Uniformed Hezbollah fighters carried the coffins through the southern suburbs
as thousands of people followed. “Israel has fallen,” read the sign
of one onlooker.
Palestinian heroine honored
Among the remains returned were those of Dalal Mughrabi, a Palestinian woman
guerrilla who, in 1978 when she was 19 years old, led a raid on Israel. She is
a heroine of the Palestinian resistance. The Star reported that “Her
sister wept as her coffin, draped in the Lebanese flag, arrived in Naqoura to a
military salute by some 100 Hezbollah fighters, with a team of horses galloping
down the green carpet.” The respect given her remains by the Lebanese
resistance stands in marked contrast to the way the Lebanese government
confines Palestinians to their camps, under an apartheid-like system.
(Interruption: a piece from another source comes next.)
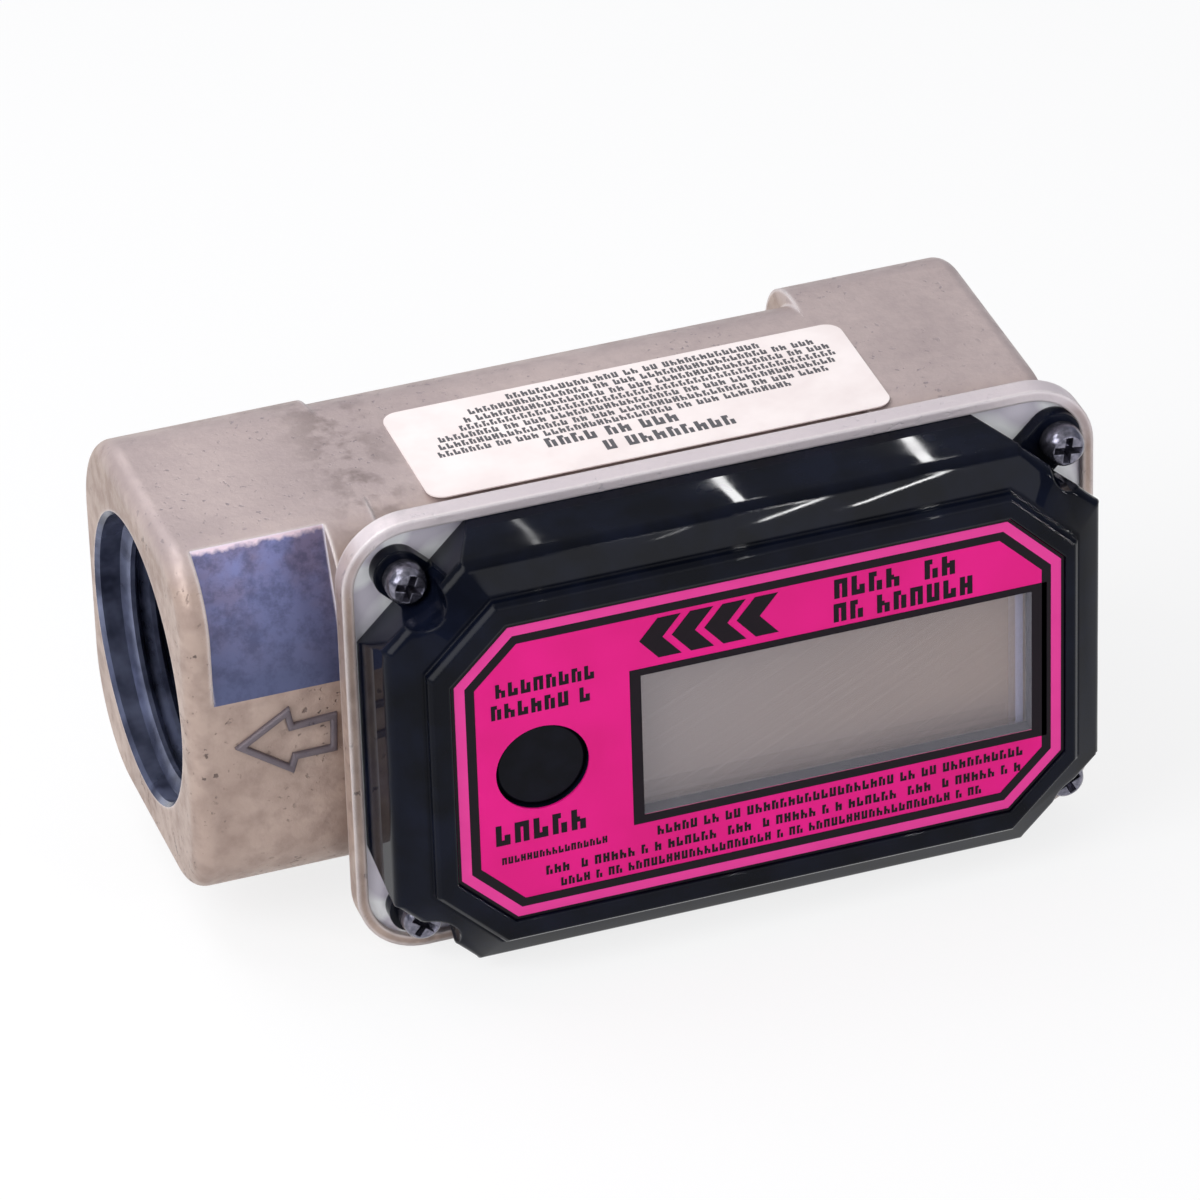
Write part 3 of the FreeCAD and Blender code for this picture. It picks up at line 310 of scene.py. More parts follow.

Bodies of members of secular Lebanese and Palestinian political parties, among
them the Lebanese Communist Party, the Amal Movement and the Syrian Social
Nationalist Party, were also returned. There were also the remains of fighters
from other Arab countries who had died for Lebanon and Palestine.
The mood in the Arab world toward this release was best explained by a blogger
on the angryarab.com site: “Make no mistake about it: the supply of Arabs
willing to fight Israeli occupation will never deplete. Never.”